• [Aim] Filter the entries below, keeping only lines with the word "bodies".

• [Records shown]
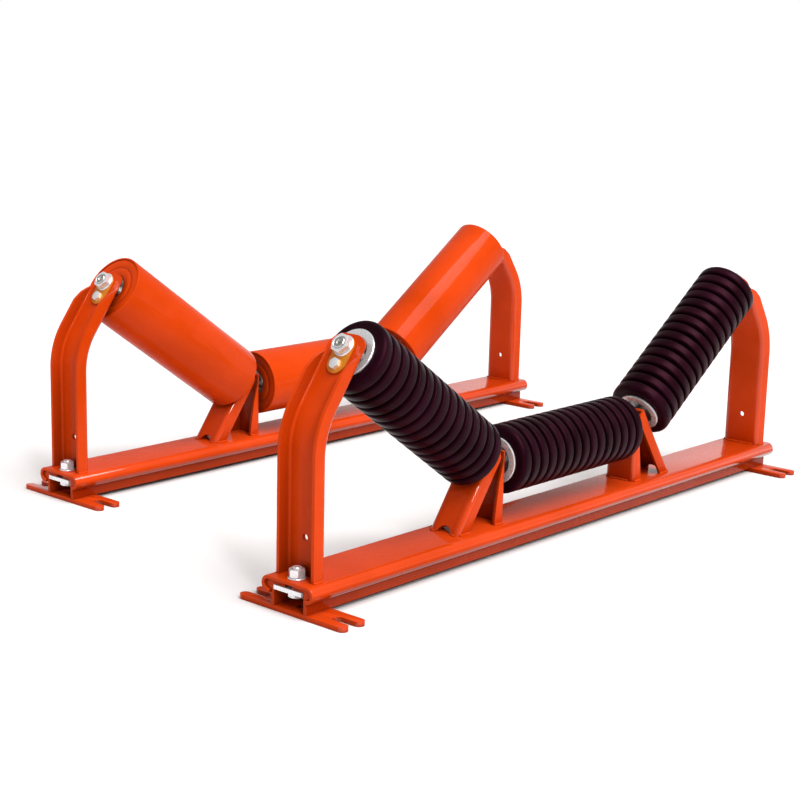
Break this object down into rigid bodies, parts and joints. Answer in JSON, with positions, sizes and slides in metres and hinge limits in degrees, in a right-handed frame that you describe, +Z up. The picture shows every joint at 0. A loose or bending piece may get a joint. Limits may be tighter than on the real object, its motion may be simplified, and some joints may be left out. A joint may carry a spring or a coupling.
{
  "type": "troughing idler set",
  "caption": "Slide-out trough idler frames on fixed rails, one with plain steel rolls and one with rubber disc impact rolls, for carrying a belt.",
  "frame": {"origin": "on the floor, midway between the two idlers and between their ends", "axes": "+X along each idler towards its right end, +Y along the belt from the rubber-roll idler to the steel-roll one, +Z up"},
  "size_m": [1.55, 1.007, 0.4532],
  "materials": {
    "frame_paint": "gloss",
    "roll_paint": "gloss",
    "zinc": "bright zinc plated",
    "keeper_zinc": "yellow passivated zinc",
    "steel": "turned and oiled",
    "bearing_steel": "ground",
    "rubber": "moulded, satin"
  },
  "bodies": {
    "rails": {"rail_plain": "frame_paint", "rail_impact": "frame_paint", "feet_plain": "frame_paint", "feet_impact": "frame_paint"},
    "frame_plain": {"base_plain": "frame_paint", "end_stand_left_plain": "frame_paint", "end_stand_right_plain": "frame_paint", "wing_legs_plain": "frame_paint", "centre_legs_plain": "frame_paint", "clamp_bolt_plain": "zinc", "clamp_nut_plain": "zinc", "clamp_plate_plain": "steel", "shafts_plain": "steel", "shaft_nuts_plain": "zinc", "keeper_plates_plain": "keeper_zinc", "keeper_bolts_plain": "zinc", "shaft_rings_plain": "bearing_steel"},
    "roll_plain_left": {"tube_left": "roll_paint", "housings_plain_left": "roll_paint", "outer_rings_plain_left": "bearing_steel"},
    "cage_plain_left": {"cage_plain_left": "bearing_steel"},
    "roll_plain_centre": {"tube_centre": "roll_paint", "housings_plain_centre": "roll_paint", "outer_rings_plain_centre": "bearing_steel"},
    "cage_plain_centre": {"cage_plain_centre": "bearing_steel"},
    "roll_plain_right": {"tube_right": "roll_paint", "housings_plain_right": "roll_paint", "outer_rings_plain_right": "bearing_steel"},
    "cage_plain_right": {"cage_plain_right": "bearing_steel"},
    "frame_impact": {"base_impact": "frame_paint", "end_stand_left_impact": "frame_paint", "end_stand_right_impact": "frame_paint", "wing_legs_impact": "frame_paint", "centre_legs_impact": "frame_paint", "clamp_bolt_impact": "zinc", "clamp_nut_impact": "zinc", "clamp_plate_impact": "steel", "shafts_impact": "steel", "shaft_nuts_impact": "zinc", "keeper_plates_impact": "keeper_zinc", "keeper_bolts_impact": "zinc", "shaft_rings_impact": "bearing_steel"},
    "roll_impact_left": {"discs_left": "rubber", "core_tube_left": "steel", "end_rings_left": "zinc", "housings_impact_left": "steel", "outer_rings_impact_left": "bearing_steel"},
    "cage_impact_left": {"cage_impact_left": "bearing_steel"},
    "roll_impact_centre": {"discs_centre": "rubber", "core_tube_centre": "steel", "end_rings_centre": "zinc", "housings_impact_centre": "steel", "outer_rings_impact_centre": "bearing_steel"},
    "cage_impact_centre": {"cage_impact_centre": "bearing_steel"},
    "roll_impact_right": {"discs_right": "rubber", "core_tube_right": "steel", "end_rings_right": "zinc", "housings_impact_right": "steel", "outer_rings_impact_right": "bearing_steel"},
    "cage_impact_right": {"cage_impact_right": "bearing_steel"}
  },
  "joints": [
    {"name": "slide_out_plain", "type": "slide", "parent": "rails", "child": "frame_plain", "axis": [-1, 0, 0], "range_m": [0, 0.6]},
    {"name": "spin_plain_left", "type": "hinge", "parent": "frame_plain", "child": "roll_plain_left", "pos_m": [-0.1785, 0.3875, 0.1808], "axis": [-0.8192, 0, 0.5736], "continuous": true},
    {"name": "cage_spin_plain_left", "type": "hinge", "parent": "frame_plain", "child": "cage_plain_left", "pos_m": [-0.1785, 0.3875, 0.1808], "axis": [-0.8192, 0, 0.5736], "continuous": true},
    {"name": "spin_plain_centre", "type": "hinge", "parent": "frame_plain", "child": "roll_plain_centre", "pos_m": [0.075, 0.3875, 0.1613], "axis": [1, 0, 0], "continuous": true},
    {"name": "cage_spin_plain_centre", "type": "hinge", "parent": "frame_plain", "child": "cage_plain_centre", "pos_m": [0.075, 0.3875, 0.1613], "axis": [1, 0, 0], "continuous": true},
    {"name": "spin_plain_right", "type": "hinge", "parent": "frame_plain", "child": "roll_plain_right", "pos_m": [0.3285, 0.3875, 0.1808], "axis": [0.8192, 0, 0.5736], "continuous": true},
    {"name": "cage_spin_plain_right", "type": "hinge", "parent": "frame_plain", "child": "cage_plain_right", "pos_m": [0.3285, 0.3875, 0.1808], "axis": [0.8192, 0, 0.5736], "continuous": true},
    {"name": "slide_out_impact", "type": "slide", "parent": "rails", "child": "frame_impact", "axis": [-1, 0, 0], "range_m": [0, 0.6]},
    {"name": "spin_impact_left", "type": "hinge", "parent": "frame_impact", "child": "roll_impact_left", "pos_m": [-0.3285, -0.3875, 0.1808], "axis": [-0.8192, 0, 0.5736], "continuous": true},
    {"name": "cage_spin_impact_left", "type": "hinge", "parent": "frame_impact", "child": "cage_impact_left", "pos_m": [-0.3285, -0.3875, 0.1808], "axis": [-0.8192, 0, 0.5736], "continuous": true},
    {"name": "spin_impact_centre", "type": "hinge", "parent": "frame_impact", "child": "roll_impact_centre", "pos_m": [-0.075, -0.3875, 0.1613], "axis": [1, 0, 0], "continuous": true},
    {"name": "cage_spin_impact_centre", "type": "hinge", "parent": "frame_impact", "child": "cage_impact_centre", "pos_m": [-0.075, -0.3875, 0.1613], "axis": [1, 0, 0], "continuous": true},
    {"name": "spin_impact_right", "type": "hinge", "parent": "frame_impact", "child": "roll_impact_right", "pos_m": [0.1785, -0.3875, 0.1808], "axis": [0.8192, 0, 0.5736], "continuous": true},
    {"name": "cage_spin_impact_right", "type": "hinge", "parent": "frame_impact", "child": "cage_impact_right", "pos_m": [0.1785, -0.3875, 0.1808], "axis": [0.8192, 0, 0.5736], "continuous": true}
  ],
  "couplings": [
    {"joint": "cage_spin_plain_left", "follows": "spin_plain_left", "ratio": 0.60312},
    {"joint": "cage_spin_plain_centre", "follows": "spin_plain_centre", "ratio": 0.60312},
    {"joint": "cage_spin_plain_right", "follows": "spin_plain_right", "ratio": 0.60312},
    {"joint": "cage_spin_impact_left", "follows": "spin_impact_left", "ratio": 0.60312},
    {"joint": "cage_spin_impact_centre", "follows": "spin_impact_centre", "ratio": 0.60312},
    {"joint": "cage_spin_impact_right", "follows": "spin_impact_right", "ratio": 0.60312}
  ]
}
---
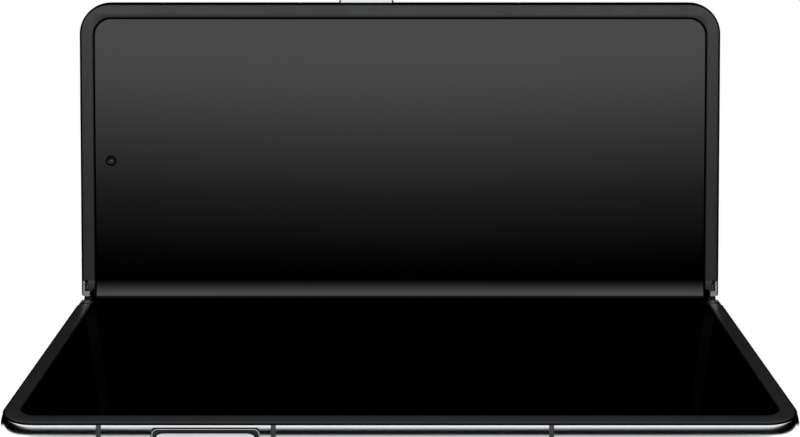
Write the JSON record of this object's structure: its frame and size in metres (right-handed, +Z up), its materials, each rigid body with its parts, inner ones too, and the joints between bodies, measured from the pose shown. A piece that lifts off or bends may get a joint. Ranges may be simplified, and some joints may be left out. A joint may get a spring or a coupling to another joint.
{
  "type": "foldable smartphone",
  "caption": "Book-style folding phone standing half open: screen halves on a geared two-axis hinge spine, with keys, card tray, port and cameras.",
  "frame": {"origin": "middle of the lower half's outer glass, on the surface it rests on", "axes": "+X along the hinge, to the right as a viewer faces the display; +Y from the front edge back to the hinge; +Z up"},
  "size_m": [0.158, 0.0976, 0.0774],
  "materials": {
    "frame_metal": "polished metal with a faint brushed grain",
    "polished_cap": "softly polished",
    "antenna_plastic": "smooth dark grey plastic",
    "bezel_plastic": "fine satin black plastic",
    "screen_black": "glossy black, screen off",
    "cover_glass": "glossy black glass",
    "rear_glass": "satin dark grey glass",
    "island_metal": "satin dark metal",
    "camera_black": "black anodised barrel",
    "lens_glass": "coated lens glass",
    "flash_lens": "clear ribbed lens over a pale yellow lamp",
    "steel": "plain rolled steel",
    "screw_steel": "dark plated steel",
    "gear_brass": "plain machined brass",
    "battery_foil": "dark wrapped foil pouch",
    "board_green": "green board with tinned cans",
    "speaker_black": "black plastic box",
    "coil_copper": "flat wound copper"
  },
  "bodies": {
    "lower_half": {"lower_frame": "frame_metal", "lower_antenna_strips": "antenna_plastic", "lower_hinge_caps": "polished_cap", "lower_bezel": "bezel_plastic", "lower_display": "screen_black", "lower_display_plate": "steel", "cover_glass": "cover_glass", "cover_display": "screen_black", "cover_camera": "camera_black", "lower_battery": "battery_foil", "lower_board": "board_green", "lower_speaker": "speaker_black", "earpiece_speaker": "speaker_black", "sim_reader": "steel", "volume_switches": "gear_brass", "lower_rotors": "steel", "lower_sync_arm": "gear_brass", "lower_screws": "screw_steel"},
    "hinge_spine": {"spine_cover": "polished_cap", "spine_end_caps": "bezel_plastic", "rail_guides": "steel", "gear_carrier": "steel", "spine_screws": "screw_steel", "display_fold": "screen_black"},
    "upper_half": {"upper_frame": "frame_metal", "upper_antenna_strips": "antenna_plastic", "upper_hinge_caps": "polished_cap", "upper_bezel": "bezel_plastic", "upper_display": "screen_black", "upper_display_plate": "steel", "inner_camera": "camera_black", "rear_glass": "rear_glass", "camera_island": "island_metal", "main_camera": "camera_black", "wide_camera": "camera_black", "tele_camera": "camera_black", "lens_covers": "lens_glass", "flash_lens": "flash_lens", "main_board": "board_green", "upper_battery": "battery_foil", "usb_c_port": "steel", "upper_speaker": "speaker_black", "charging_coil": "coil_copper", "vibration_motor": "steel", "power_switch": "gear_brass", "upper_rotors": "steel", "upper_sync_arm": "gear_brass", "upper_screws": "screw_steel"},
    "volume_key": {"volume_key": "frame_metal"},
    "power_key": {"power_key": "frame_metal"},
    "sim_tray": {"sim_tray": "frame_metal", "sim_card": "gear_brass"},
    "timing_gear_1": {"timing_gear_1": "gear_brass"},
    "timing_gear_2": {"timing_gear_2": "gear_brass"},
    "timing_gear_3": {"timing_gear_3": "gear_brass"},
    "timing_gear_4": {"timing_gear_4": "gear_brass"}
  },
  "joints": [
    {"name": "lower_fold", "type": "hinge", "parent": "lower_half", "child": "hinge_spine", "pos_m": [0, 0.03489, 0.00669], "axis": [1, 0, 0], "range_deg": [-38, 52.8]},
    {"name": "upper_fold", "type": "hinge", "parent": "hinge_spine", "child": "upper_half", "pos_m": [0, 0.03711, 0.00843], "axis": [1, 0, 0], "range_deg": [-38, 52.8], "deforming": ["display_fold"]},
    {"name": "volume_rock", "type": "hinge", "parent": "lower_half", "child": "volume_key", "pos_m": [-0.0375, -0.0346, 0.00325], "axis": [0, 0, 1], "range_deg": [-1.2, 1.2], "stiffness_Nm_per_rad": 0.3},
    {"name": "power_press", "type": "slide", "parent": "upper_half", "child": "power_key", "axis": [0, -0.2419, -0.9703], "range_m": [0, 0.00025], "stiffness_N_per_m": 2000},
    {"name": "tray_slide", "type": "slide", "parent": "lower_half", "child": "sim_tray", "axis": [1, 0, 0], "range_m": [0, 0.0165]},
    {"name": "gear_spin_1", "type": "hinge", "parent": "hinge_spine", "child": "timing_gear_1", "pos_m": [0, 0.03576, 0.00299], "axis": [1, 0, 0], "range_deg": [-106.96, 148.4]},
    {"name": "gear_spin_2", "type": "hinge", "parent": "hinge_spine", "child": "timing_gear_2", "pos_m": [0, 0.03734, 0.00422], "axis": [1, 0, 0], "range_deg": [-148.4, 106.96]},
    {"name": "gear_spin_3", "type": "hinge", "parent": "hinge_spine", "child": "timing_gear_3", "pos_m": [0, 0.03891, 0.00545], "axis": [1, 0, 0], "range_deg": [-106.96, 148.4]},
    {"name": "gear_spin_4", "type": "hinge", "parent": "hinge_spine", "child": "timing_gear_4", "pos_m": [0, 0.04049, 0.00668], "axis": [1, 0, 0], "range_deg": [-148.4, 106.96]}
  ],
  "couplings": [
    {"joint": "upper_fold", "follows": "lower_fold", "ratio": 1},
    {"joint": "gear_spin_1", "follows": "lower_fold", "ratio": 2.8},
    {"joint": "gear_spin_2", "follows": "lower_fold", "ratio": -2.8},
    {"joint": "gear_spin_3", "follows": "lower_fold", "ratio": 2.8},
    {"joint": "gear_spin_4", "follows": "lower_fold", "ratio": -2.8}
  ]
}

• [Answer to the exercise]
Break this object down into rigid bodies, parts and joints. Answer in JSON, with positions, sizes and slides in metres and hinge limits in degrees, in a right-handed frame that you describe, +Z up. The picture shows every joint at 0. A loose or bending piece may get a joint. Limits may be tighter than on the real object, its motion may be simplified, and some joints may be left out. A joint may carry a spring or a coupling.
  "bodies": {
Write the JSON record of this object's structure: its frame and size in metres (right-handed, +Z up), its materials, each rigid body with its parts, inner ones too, and the joints between bodies, measured from the pose shown. A piece that lifts off or bends may get a joint. Ranges may be simplified, and some joints may be left out. A joint may get a spring or a coupling to another joint.
  "bodies": {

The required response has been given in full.